On appeal, appellant challenges the admissibility of his 1989 Pennsylvania rape

conviction. He contends that conviction is not relevant due to its remoteness in time and lack of

similarity to the instant case, i.e., the fact patterns are different. Appellant claims that the

prejudicial effect of the evidence outweighed any probative value.6

“Decisions regarding the admissibility of evidence lie within the trial court’s sound discretion

and will not be disturbed on appeal absent an abuse of discretion.” Blankenship v. Commonwealth,

69 Va. App. 692, 697 (2019) (quoting Michels v. Commonwealth, 47 Va. App. 461, 465 (2006)).

“Only when reasonable jurists could not differ can we say an abuse of discretion has occurred.” Id.

(quoting Tynes v. Commonwealth, 49 Va. App. 17, 21 (2006)). “This bell-shaped curve of

reasonability governing our appellate review rests on the venerable belief that the judge closest

to the contest is the judge best able to discern where the equities lie.” Williams v.

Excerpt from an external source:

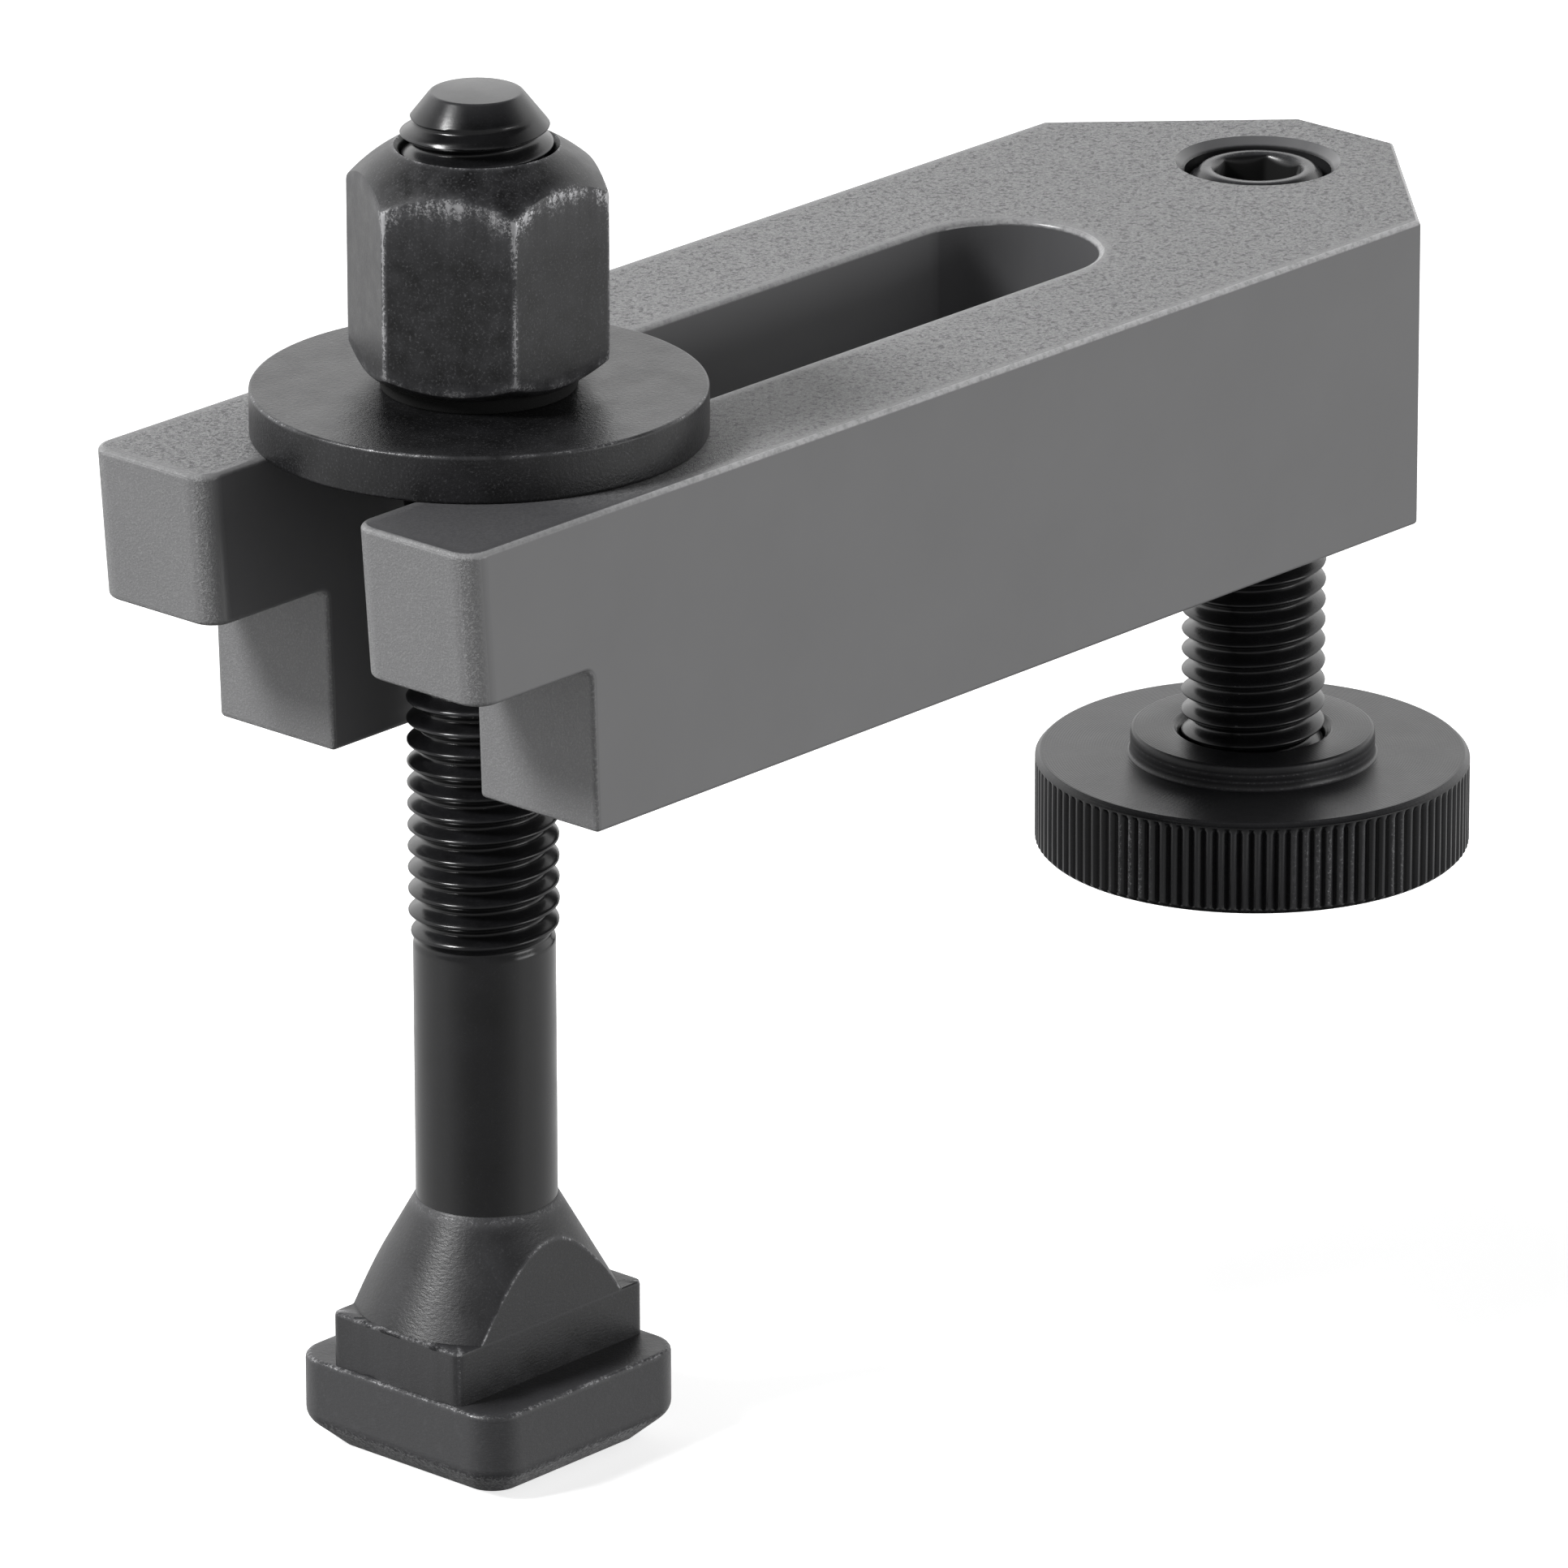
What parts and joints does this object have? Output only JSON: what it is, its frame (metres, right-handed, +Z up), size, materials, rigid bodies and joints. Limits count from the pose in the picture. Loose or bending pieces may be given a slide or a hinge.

Commonwealth, 71 Va. App. 462, 487 (2020) (quoting Thomas v. Commonwealth, 62 Va. App.

104, 111-12 (2013)).

Code § 18.2-67.7:1(A) provides that “[i]n a criminal case in which the defendant is

accused of a felony sexual offense involving a child victim, evidence of the defendant’s

conviction of another sexual offense or offenses is admissible and may be considered for its

bearing on any matter to which it is relevant.” The statute requires neither a time element, nor a

similarity of facts. But the evidence is “subject to exclusion in accordance with the Virginia

Rules of Evidence, including but not limited to Rule 2:403.” Code § 18.2-67.7:1(E).

6 He further asserts the introduction violates the general rule against admission of propensity character evidence.